Remember that suspension bush I was whinging about? Got the brute out
Having been trained to use the correct tool for the purpose it was designed, I used a small screwdriver as a chisel to chew out bits of rubber from both sides. Once I'd removed a bit, I was able to bash the tube through a bit further, then chew out a bit more, then bash, etc. Once I had the tube about 1cm clear, I grabbed it with a pair of huge multi-grips and started to twist it until the tube turned sort of easily. Then it was just a repetition of chew and bash until the tube admitted defeat and popped out the other side. After that, I simply had to get the remaining rubber out (using another screwdriver)
Sweat pouring off my shaking body, I turned my attention scrubbing off some rust and paint. I'd been to Bloodies... er... Bunnies earlier in the day and picked up three tools of destruction - one of those discs for the angle grinder composed of a lot of pieces of sand paper laid one over another, one of those red nylon wheels (sames as a wire brush only nylon) for the drill and another gadget for the drill, a 2cm thick pad of blue nylon that looks a bit like open weave foam.
I went for the blue brute first and it works really well. Rust and paint just scrubs away. The only complication is irregular surfaces (such as welds and dents) because you actually have to get the wheel onto something to scrub it, and deeper rust pits.

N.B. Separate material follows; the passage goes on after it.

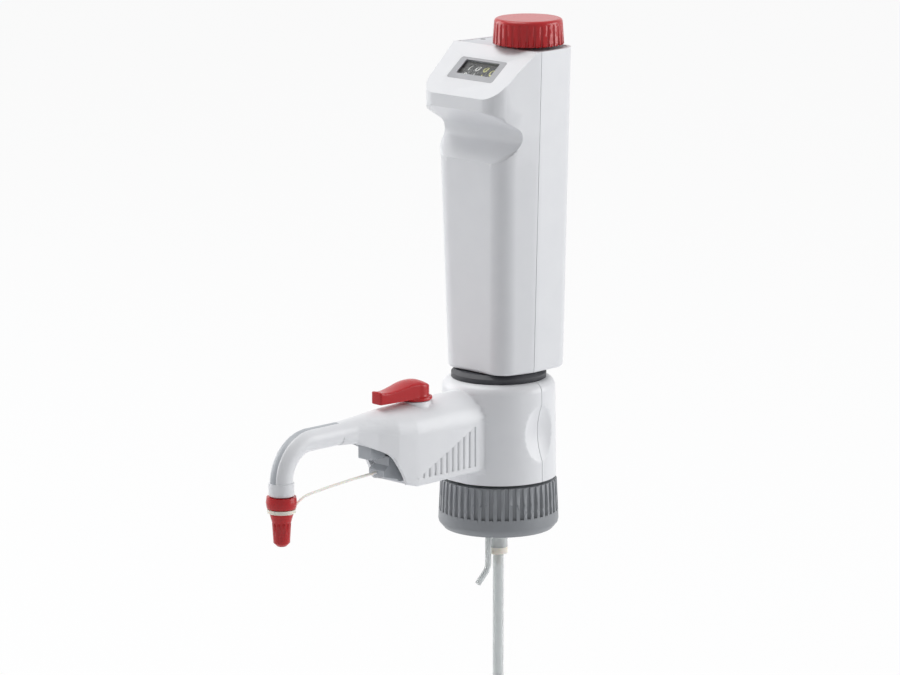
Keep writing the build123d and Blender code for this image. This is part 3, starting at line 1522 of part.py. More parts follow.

The silver bits are actually bright metal and the brown, rusty chassis looks much worse than it does in the photo.
If you look closely, you can see grey areas which are areas of rust that are lower than the surrounding metal (pits in other words). I hit some with the flap wheel on the angle grinder but to remove them, you were just removing surrounding metal. Interestingly, that flap wheel was nowhere near as effective at taking off the rust and paint.
The red nylon brush works but after the blue wheel, I'm not tempted to use it except in tight spots maybe.
So that blue wheel is the way to go. It won't be fast but it won't take forever either, and it's darned effective. The worst part is that the saw horses aren't quite high enough and the slight crouch is hard on the back after a while.
The interesting thing is that if you look at the chassis, it looks like it's covered with surface rust - even if you look at it up close and in person. But when you start rubbing it back, there's a layer of yellow primer under that
A question for those that have gone this route. I'll be putting rust converter over this (mainly to kill those pits) - how long do I leave the clean metal before doing so? Same day? Do a day or two of scrubbing then catch up? I've got the week off so hope to work every day.